Teaching Kids Golf: Life Lessons Learned on the Course

teaching kids golfYou’ve likely heard someone repeat the old axiom “Golf teaches life lessons.” But what are those lessons? We often say the cliché’ without expanding on the teaching that will happen. We know that golf reveals character, but folks talking about life lessons say the game builds character, also. So, isn’t it better to learn our lessons early in order to make use of them rather than just see them revealed on the back nine of our lives?

The answer is yes, and golf is great for kids to learn life lessons while playing the game. Here are a handful of lessons from golf that you might want to see your child exhibit.


Perhaps the initial lessons new golfers encounter stem from the game’s rules. The rules are a big part of the game, and the fact that we are urged to police ourselves every round promotes a unique and worthwhile life lesson. No other sport requires self-governance and extensive knowledge of the rules—that’s the ref or umpire’s job, right? But look at how Patrick Reed’s recent breach of the rules has affected his standing in the game. Ignorance or defiance of the rules has consequences. Teaching young golfers the rules and asking them to call a penalty on themselves for infractions will go further in making them accountable for their actions in life than any grounding or timeout will ever do.

Problem solving

Each golf hole is a new puzzle to solve. Multiple factors must be considered—distance, direction, obstacles, hazards, turf and weather conditions—to arrive at the best course of action. One of the great gifts of golf over other sports is the requirement to create your shots as opposed to just reacting to the action around us. The opportunity to think through each shot, collect data, consider options, make a plan and execute it are such valuable and transferable skills. To grip and rip it may be fun (until the ball slices into the ravine) but investigating the thinking side of the game promotes skills we all hope our kids acquire.

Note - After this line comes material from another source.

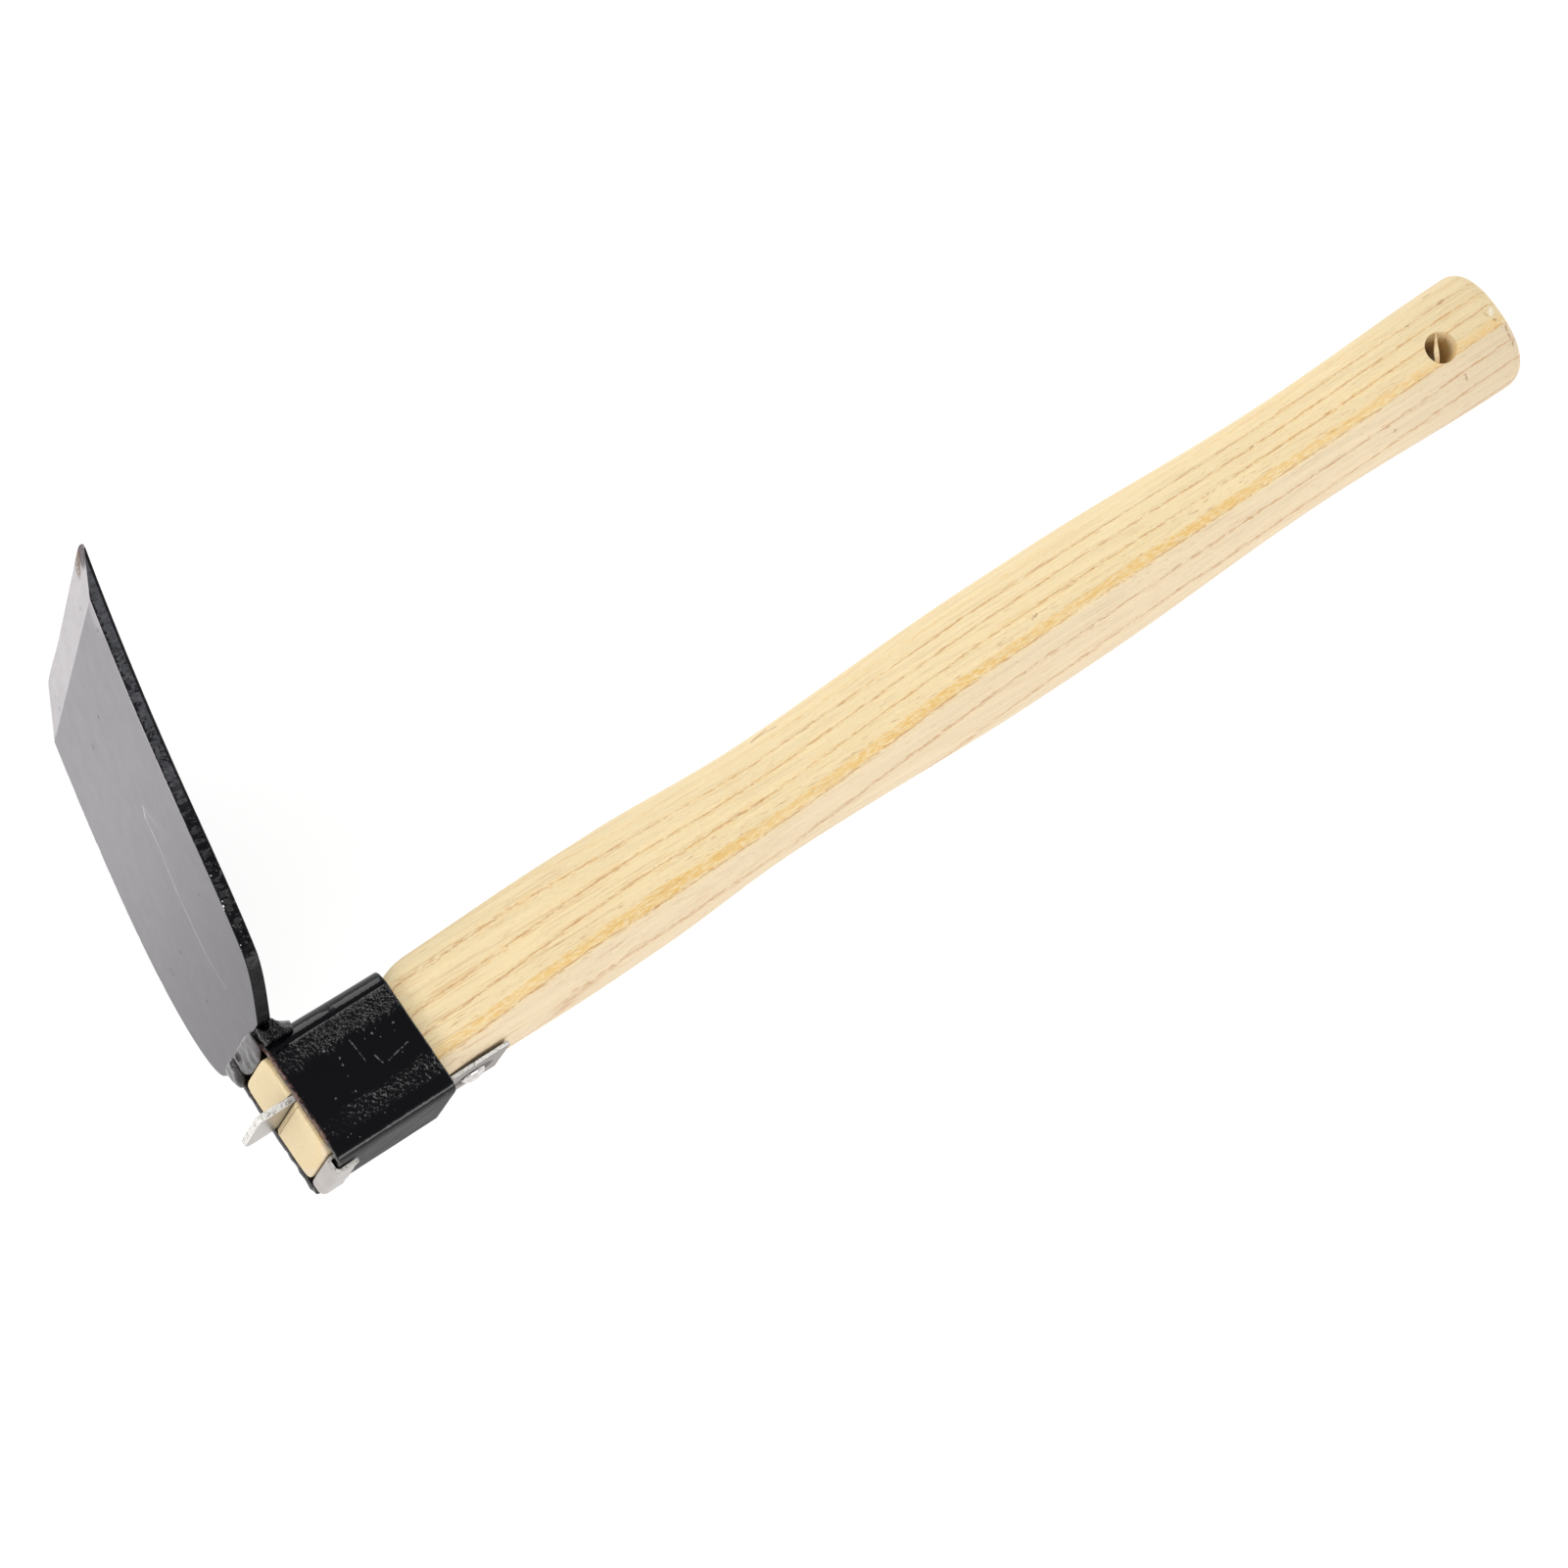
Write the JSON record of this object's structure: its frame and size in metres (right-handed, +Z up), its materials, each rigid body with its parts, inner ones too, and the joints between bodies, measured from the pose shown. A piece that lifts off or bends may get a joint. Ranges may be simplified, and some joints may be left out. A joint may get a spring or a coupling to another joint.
{
  "type": "hand hoe",
  "caption": "Short-handled hand hoe: a flat steel blade welded across a boxed steel socket that is wedged and strapped onto an oval wooden grip.",
  "frame": {"origin": "centre of the tool's box on the ground plane, with the tool lying on its side", "axes": "+X from the socket to the handle's butt, +Y towards the blade's cutting edge, +Z up"},
  "size_m": [0.4006, 0.1626, 0.0925],
  "materials": {
    "wood": "sanded, bare, with darker grain lines",
    "black_paint": "gloss black with orange peel",
    "lacquered_steel": "grey lacquered face, black edges",
    "weld": "glossy dark grey, lumpy",
    "bright_steel": "bright sheet metal"
  },
  "bodies": {
    "root": {"handle": "wood", "socket": "black_paint", "blade": "lacquered_steel", "weld_rear": "weld", "weld_front_near": "weld", "weld_front_far": "weld", "wedge": "bright_steel", "retaining_strap": "bright_steel", "strap_nail": "bright_steel"}
  },
  "joints": []
}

The age-old discussion of team and individual sports is a legitimate discussion. Team sports offer obvious life lessons (teamwork, camaraderie, etc.) but the self-reliance to be gleaned from a round of golf when it is your child against the course is invaluable. Only the golfer can plan the shot, take back the club, live with the results and then respond to them in his or her game. When a golfer tees it up, there is nowhere to look for help and no one else to blame for failure. These lessons are learned every time out and with every swing of the club, and your child will soon show themselves who they are when they either continue to play or decide to walk away from the challenge. 


Golf is not played in a vacuum, however. The etiquette the game teaches is a skill that will continue to pay dividends throughout life. Who doesn’t feel good when in the heat of a great sporting event, one competitor picks a fallen opponent up off the mat? In the same way, every round of golf is contested with recognition of the competitor as both foe and friend. There are honors for order of play, concessions out of respect for an opponent’s skill, and quiet sportsmanship that offer an opponent an environment in which to do their best rather than underhanded tricks and tactics to cheat the way to victory. You could argue that the latter works in the real world later in life, but it goes nowhere in building long-lasting business or personal relationships.

Focus, Patience and Persistence

Playing the game well requires focus, patience and persistence, and golf teaches these skills while your child may not even realize it. If these traits were listed accurately on the resume of a prospective new employee, the employer would be wise to grab that person up. No one plays the game well if they can’t focus on the task of hitting the ball, have the patience to fight through adversity and persist until they succeed. You can play golf but you can’t win it, and if you hang in long enough to achieve some successes along the way, those are wins. Every job your child will ever undertake is set up in a similar manner. Tee it up, and then, win, lose or draw, they tee it up again. That is character worth revealing.